Play class — add a Reset() method that zeros all 38 fields
New PlayPool class — array of reusable instances with Rent() and Return()
PlayResolutionEngine.Resolve() — rent a play instead of allocating
GameEngine/SeasonEngine — return plays to the pool after each game is processed
Program.cs — wire pool lifecycle

Expected impact¶

Near-zero per-play allocation (pool reused across all games)
Season allocation drops from 16.5 MB to estimated ~2-3 MB (mostly lists and strings)
Gen2 collections drop toward zero

Trade-offs¶

Pro: Minimal code churn, Play stays a class, simulation logic unchanged
Pro: Aligns with streaming — naturally fits a "simulate → write → return to pool" lifecycle
Con: Discipline required — if a Play reference escapes the pool (held beyond the game), subsequent mutation will corrupt it
Con: In benchmark mode (no sink), need an explicit "consume and discard" step to return plays to the pool

Approach B: Convert Play to Struct¶

Replace Play class with a mutable struct. Pass by ref everywhere in the engine. Store in Play[] arrays instead of List<Play>.

Trade-offs¶

Pro: Zero heap allocation for plays
Con: Play is ~300 bytes (38 fields) — well above the ~16 byte threshold where struct copies become expensive. Copies on pass-by-value would hurt performance more than they help.
Con: Every engine method signature needs ref Play — touches ~6 files extensively
Con: List<Play> of structs has footguns — indexing returns a copy, not a reference. CollectionsMarshal.AsSpan needed to mutate in place.
Con: Significant code churn for marginal gain over pooling

This approach is not recommended — strictly worse than pooling for a struct of this size.

Approach C: Columnar Buffer (Structure of Arrays)¶

Replace the Play class entirely with a PlayBuffer holding parallel arrays — one per field. Engine methods operate on (PlayBuffer buffer, int rowIndex) instead of Play instances.

How it works¶

public class PlayBuffer
{
    public int Count { get; private set; }
    public int[] PlaySequence { get; }
    public int[] Quarter { get; }
    public int[] Down { get; }
    public int[] Distance { get; }
    public string[] PossessionTeam { get; }
    public string[] PlayType { get; }
    // ... 38 parallel arrays

    public int AddRow() => this.Count++;
}

Engine code becomes:

var i = buffer.AddRow();
buffer.Quarter[i] = state.Quarter;
buffer.Down[i] = state.Down;
buffer.PlayType[i] = PlayType.RunLeft;

Expected impact¶

Zero per-play allocation — just index into pre-allocated arrays
Cache-friendly sequential array access
Data is already in Parquet/Arrow's native format — columnar output writes become trivial direct copies
Perfect alignment with the future streaming architecture

Trade-offs¶

Pro: Best possible performance for both allocation and throughput
Pro: Eliminates the transformation step between simulation and columnar output — the buffer IS the output format
Pro: Cache locality (iterating one column is faster than iterating objects)
Con: Most invasive change — every engine method needs refactoring
Con: Loses the object model — no more play.Quarter, becomes buffer.Quarter[i]
Con: Harder to debug and inspect in dev (no object inspector, just rows of arrays)
Con: ~38 parallel arrays to manage — any schema change touches the buffer definition

Recommendation for Future Work¶

Approach A (Object Pool) as an incremental win when you need to reduce allocations before implementing streaming. It's cheap, keeps the existing object model, and gets close to the allocation floor for plays.
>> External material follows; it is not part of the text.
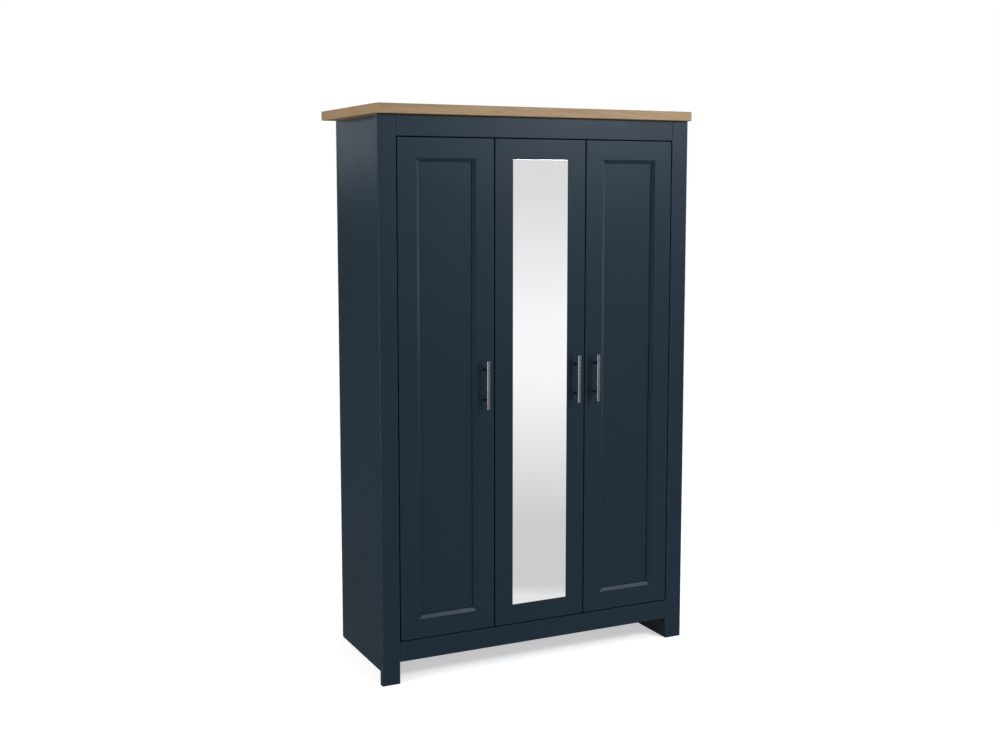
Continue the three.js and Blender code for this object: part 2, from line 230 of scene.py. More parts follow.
def makeFoilSkin():  # fine pebble and slow waviness of a pressed foil on board
    inputs = [("Pebble Scale", skinPattern["pebbleScale"])]
    tree, entry, leave = startGroup("foilSkin", inputs, ["Height", "Cloud", "Smudge"])
    place = putNode(tree, "ShaderNodeTexCoord", -4, 0)
    pebble = putNode(tree, "ShaderNodeTexNoise", -2, 0)
    pebble.inputs["Detail"].default_value = 2.0
    tree.links.new(place.outputs["Object"], pebble.inputs["Vector"])
    tree.links.new(entry.outputs["Pebble Scale"], pebble.inputs["Scale"])
    wave = noiseNode(tree, place.outputs["Object"], -2, 1, skinPattern["waveScale"], 2.0, 0.5)
    fine = mathNode(tree, "MULTIPLY", 0, 0, pebble.outputs["Fac"], skinPattern["pebbleShare"])
    height = mathNode(tree, "ADD", 1, 0, fine, wave)
    cloud = noiseNode(tree, place.outputs["Object"], -2, 2, skinPattern["cloudScale"], 4.0, 0.6)
    long = stretchNode(tree, place.outputs["Object"], -3, 3, skinPattern["smearStretch"])
    smear = noiseNode(tree, long, -2, 3, skinPattern["smearScale"], 6.0, 0.68, 0.6)
    low, high = skinPattern["smear"]
    smudge = spanNode(tree, smear, 0, 3, low, high)
    tree.links.new(height, leave.inputs["Height"])
    tree.links.new(cloud, leave.inputs["Cloud"])
    tree.links.new(smudge, leave.inputs["Smudge"])
    return tree


dustPattern = {"upward": (0.6, 1.0), "speckScale": 160.0, "specks": (0.35, 0.8)}


def makeDust():  # thin dust that settles on faces that look up
    tree, entry, leave = startGroup("dust", [("Amount", 0.5)], ["Mask"])
    surface = putNode(tree, "ShaderNodeNewGeometry", -4, 0)
    parts = putNode(tree, "ShaderNodeSeparateXYZ", -3, 0)
    tree.links.new(surface.outputs["Normal"], parts.inputs[0])
    low, high = dustPattern["upward"]
    upward = spanNode(tree, parts.outputs["Z"], -2, 0, low, high)
    place = putNode(tree, "ShaderNodeTexCoord", -4, 1)
    specks = noiseNode(tree, place.outputs["Object"], -2, 1, dustPattern["speckScale"], 6.0, 0.75)
    low, high = dustPattern["specks"]
    strewn = spanNode(tree, specks, -1, 1, low, high)
    both = mathNode(tree, "MULTIPLY", 1, 0, upward, strewn)
    mask = mathNode(tree, "MULTIPLY", 2, 0, both, entry.outputs["Amount"], clamp=True)
    tree.links.new(mask, leave.inputs["Mask"])
    return tree


oakPattern = {
    "ringStretch": (0.55, 7.0, 7.0),
    "ringScale": 5.0,
    "ringWander": 9.0,
    "driftScale": 1.3,
    "fibreStretch": (6.0, 420.0, 420.0),
    "fibreLift": 0.4,
    "poreStretch": (22.0, 900.0, 900.0),
    "pores": (0.60, 0.72),
}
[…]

Approach C (Columnar Buffer) as the end state when you implement the streaming output layer to Parquet/Arrow/ClickHouse. At that point the columnar transformation is justified by the output format — you're not adding complexity speculatively, you're aligning the internal representation with the external one.

Do not do Approach B. Mutable structs of this size are strictly worse than pooling.

Open Questions for Object Context Conversion¶

The user flagged a related future need: converting Parquet/Arrow data back into an object context for querying. This deserves its own design session. Key questions to answer:

What is "the object context"? A GameResult object with nested plays? A DTO for API responses? Entity Framework entities for ad-hoc queries?
What queries need to be supported? Full play-by-play replay, aggregate stats, per-matchup probability distributions across worlds?
Is the conversion lazy or eager? Do we load one game at a time, or the full dataset?
How does this interact with Approach C? If we move to columnar buffers internally, do we ever need to reconstitute a Play object, or do queries work directly against the columnar data?
What's the read-side allocation budget? A query returning 1M plays as Play objects re-creates the allocation problem we're trying to avoid on the write side.

These questions need answers before planning that conversion work.

Current State Summary¶

Play remains a class with 38 properties
GameResult.Plays is a flat List<Play> (200 capacity)
~35,000 Play allocations per season, 16.5 MB total
No pooling, no buffers — plain allocations
Simulation runs at ~22 worlds/sec in the real runner, ~80 worlds/sec in the BenchmarkDotNet micro-benchmark
Throughput is stable across 10K worlds with no GC degradation (tested)

No changes recommended until the streaming output layer is being built.